What additionally was really nice about the trip, was that Sao Paulo is only 1 hour ahead of the east coast, so even though I've had an insane few days of traveling to get here, from driving from ATL to DE, running around, then flying down here etc etc. I'm not in that surreal state of exhaustion that hangs over me for a week when I go to India. In terms of what everyone at home was asking me b4 I left, the Portuguese is going....tudo bem! I feel like my mind is like a sieve (although sometimes it feels like as much is leaving as entering); taking the public transport to the hostel I was reading all the posters and signs, asking directions, and I made it without getting lost (partially due to the detailed instructions I had gotten in English from the hostel prior to traveling!) So, yeah, the trip is off to a great start. I brought my mandolin and was sitting here serenading the unfortunate passerbys earlier as I drank my coffee, after this I'm going to get to "work" translating some questions courtesy of google translate (the most amazing app I've run into recently) and then (fingers crossed) I'm going to call the headquarters of the Landless Workers Movement and try to schedule a meeting for tomorrow (meeting with these people is why I'm in Sao Paulo to begin with, and they don't "do" email, so I wasn't able to organize it from the states). This meeting is a pretty big deal in terms of my research, and so I'll be really happy if I can actually orchestrate it, and get a few questions that I'll have translated answered. Aside from that.....it's time for some "deep hanging out"
Ate logo!
David

Tuesday, September 11, 2007

when in the south...

do as the southerners do.

no, that doesn't mean eating grits and bacon, no not marrying your cousing either, but getting religion. Well, sort of. Feeling like i've been completely mired in the quagmire of phdom, i found an escape-the first existentialist church of atlanta. I kid you not. Yes, it is the first (and only) existentialist church in the world. And it's two blocks from our apartment. So this last sunday i donned my bicycle helmet and went in search of some good ol being and nothingness.

what did i find?

the First existentialist church is somehow tangentially related to the unitarian church. Big Surprise! The service was very much the same, although with even less framework, hard to believe i know. There were about twenty people in attendance. At every seat there was some sort of musical instrument, if tambourines and rattles count as musical instruments. The 'minister' was barefoot and the choir book was old hippie songs and bluegrass melodies.....

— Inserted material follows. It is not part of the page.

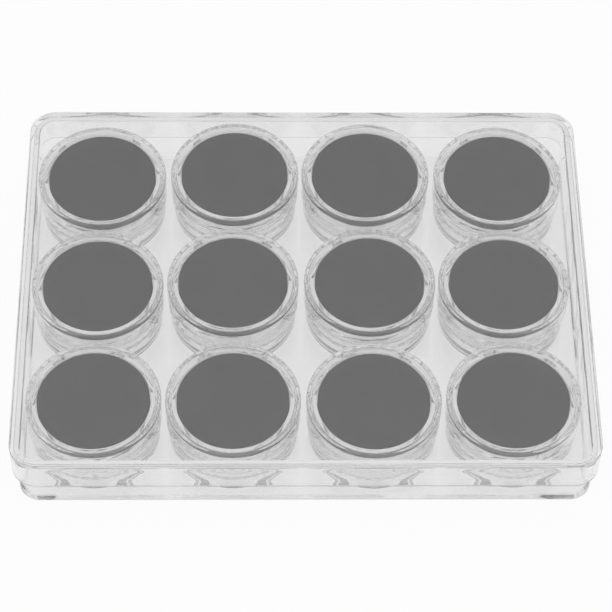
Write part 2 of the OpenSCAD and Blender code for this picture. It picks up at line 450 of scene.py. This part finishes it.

a very special sunday indeed.

Saturday, September 8, 2007

Thursday, September 6, 2007

Rats........X 2



Same song, many more fun verses. Well, Jo and I are almost all moved in, but luckily we are not for want of something to do as we have several infestations we are dealing with. The first are cockroaches (or woodroaches or 'palmetto bugs'). We discovered a few on our first night. However, it was when i started uncontrollably itching that i became aware something else was up. Now Jo hasn't gotten any special bites, but I have enough for both of us. So it's time for everybody's favorite game- that's right, name that skin disorder. Two points to whoever can identify whatever critter is leaving its mark on my ankles.